Há, porém, outros ingredientes dessa receita que são ainda mais significativos e estruturais: as despesas obrigatórias estabelecidas pela Constituição Federal de 1988, como previdência social e gastos com salários de funcionalismo público, seguem crescendo e diminuindo espaço para movimentação do Estado.

Segundo a FGV, os investimentos em infraestrutura em 2021 chegarão a 0,1% do PIB, frente a 0,5% da última década. Ironicamente, um dia após a divulgação desse dado, o ministro da Economia, Paulo Guedes, disse que "o Brasil está condenado a crescer".

Ao mesmo tempo, a indústria brasileira está definhando, enquanto o país continua colocando sua sorte nas commodities que fazem de nós uma grande fazenda dos mercados europeus, chinês e americano, e o quintal de plantação de soja, cana e milho do mundo

No ano passado, 5,5 mil fábricas encerraram suas atividades no país, a indústria encolheu 1,6%, enquanto o agronegócio avançou 3,6%. Atualmente, a participação da indústria no PIB é apenas de 11%, já tendo alcançado o patamar de 20%. Esse definhamento do sistema industrial brasileiro não começou neste governo, nada mais é do que uma grande imitação do que as administrações dos presidentes antigos realizaram.

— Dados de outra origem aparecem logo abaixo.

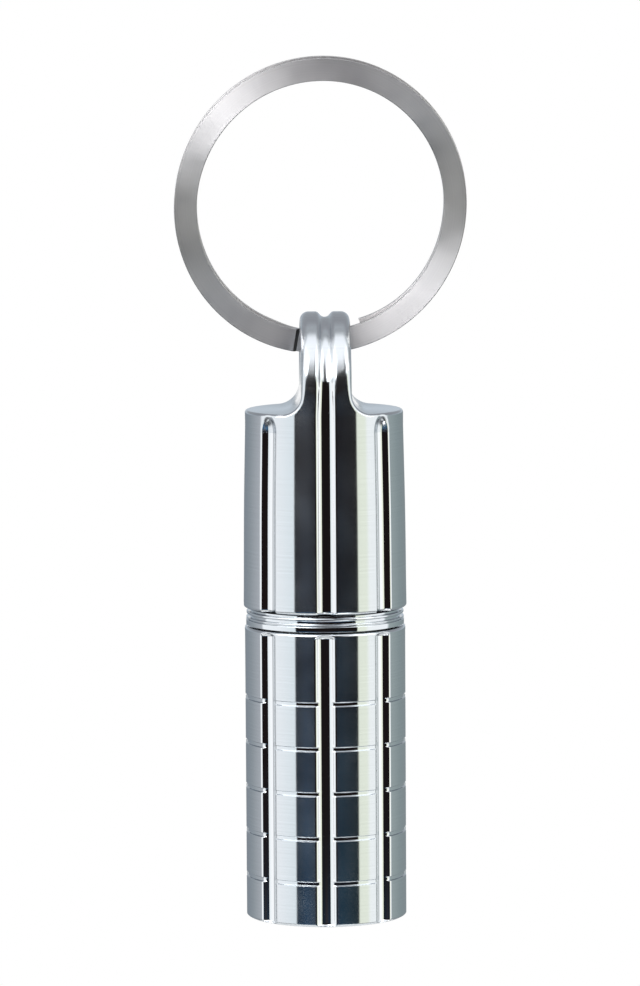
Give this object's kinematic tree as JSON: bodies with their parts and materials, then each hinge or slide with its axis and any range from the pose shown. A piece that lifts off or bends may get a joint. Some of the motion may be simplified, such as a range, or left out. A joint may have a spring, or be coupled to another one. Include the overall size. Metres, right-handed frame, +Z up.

A receita é velha, os ingredientes, conhecidos, e a retrospectiva de 2021 é dura

Agora, mais duras ainda são as perspectivas do que ocorrerá em 2022. Ano de eleição, sem debates públicos, e por vezes impopulares, a serem pautados, mas, com certeza, com as mesmas tragédias e farsas conhecidas pelo povo brasileiro. Nos resta uma postura firme pela transparência das contas públicas e inserção da sociedade civil nos debates relevantes do país  esta é a única forma de evitar que novas farsas voltem a aparecer.